OK, the first choice is how you want to package your applications, containers or not containers. Using containers may make development and deployment of your applications easier, but if you have no experience with containers then this is going to be a steep learning curve.
If you do decide to use containers then you essentially have 3 options in Azure:
- Azure Web Apps - the platform as a service hosting for web applications, this supports running containers
- Azure Container Instances - containers as a service where you can just request a container be created and run for you
- Azure Kubernetes Service - Kuberenetes clusters as a service
By the sounds of it you don't need the functions that Kubernetes provides, so I would avoid the extra complexity that brings.
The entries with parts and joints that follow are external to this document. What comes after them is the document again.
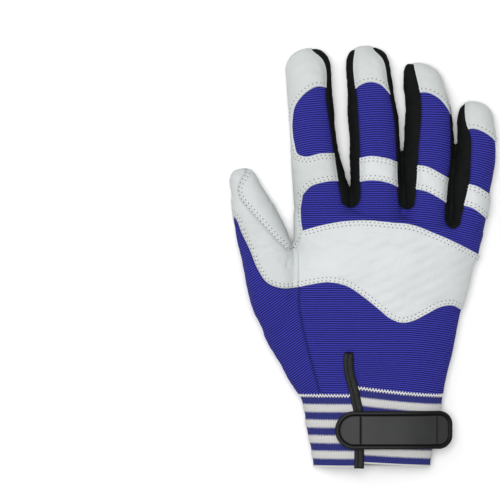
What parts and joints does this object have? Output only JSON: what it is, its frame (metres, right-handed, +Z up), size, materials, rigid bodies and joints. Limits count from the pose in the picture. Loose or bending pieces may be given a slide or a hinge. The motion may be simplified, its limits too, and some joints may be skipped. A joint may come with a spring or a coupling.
{
  "type": "mechanic glove",
  "caption": "Right-hand work glove lying palm down, with leather palm and knuckle patch, ribbed knit back, striped knit cuff and a closure tab over the wrist slit.",
  "frame": {"origin": "bottom centre of the bounding box, on the surface that the glove lies on", "axes": "+Y to the fingertips, -X to the thumb, +Z up from the palm to the back"},
  "size_m": [0.1596, 0.2538, 0.0273],
  "materials": {
    "leather": "soft white grain leather, matte",
    "back_knit": "blue ribbed knit",
    "gusset_knit": "blue ribbed knit, ribs slanting",
    "side_strip": "black stretch fabric",
    "cuff_knit": "elastic knit striped blue and white",
    "tape": "black binding tape",
    "tab_rubber": "soft moulded rubber, satin"
  },
  "bodies": {
    "root": {"palm_leather": "leather", "back_knit": "back_knit", "thumb_gusset": "gusset_knit", "thumb_back": "leather", "index_leather": "leather", "knuckle_patch": "leather", "middle_cap": "leather", "middle_band": "leather", "ring_cap": "leather", "ring_band": "leather", "little_cap": "leather", "little_band": "leather", "fourchette_index_middle": "side_strip", "fourchette_middle_ring": "side_strip", "fourchette_ring_little": "side_strip", "wrist_cuff": "cuff_knit", "binding_left": "tape", "binding_right": "tape", "wrist_tab": "tab_rubber"}
  },
  "joints": []
}
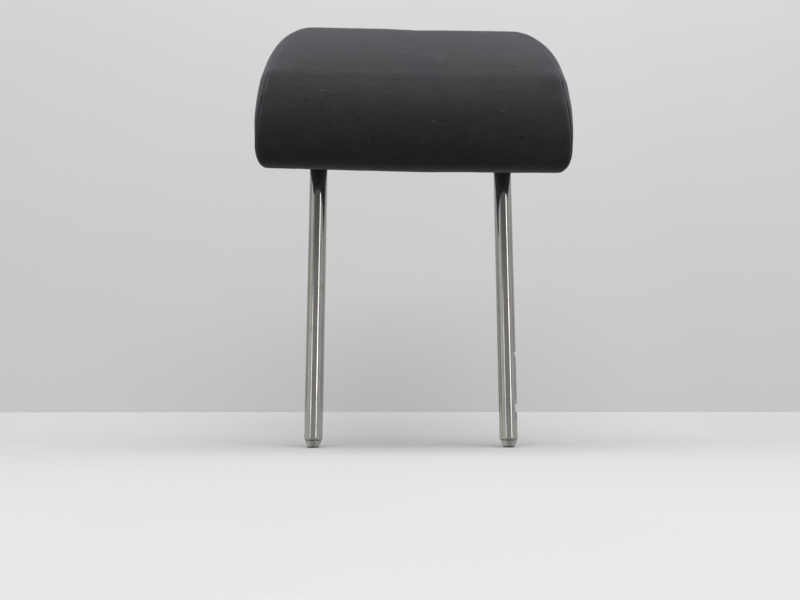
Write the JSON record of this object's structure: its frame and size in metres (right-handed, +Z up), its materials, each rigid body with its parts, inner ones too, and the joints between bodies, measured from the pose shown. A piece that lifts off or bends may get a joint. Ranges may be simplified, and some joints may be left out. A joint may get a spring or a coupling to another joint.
{
  "type": "car headrest",
  "caption": "Padded car seat headrest with a cloth cover over foam, on a bent tube whose two straight posts plug into the seat back.",
  "frame": {"origin": "midway between the lower ends of the two posts, at their end faces", "axes": "+Z up along the posts, -Y towards the occupant's head, +X to the right seen from the front"},
  "size_m": [0.2418, 0.0995, 0.3465],
  "materials": {
    "post_steel": "bright plated steel tube, drawn lengthwise",
    "foam": "open moulded foam",
    "carrier_plastic": "moulded, matt",
    "screw_zinc": "zinc plated",
    "cover_cloth": "fine flat charcoal upholstery cloth",
    "trim_plastic": "moulded, satin"
  },
  "bodies": {
    "root": {"post_frame": "post_steel", "foam_core": "foam", "carrier_front": "carrier_plastic", "carrier_rear": "carrier_plastic", "carrier_screw_1": "screw_zinc", "carrier_screw_2": "screw_zinc", "carrier_screw_3": "screw_zinc", "carrier_screw_4": "screw_zinc", "cover_centre_panel": "cover_cloth", "cover_side_left": "cover_cloth", "cover_side_right": "cover_cloth", "cover_base_panel": "cover_cloth", "closing_channel": "trim_plastic", "closing_hook": "trim_plastic", "post_collar_left": "trim_plastic", "post_collar_right": "trim_plastic"}
  },
  "joints": []
}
Azure Container Instances would work for you, but they are really designed for handling burst workloads, rather than 24/7 services, so the pricing may not be what you want. The simplest option may be to look at using Web Apps. You can run your containers without needing to worry about the underlying infrastructure and it does support multi container workloads - https://docs.microsoft.com/en-us/azure/app-service/containers/tutorial-multi-container-app
If you don't want to go down the container route then you are looking at the more traditional hosting services. This would limit you to:
1. Azure Web Apps (without containers)
2. Azure VM's
The Azure VM route would need to be configured and managed by yourself, so not ideal. Again, I would probably look at web apps.
I haven't mentioned databases, I would strongly recommend you look at Azures Database as a Service offerings, be this SQL, MYSQL, PostgreSQL etc. Running a DB in a container is not what I would advise.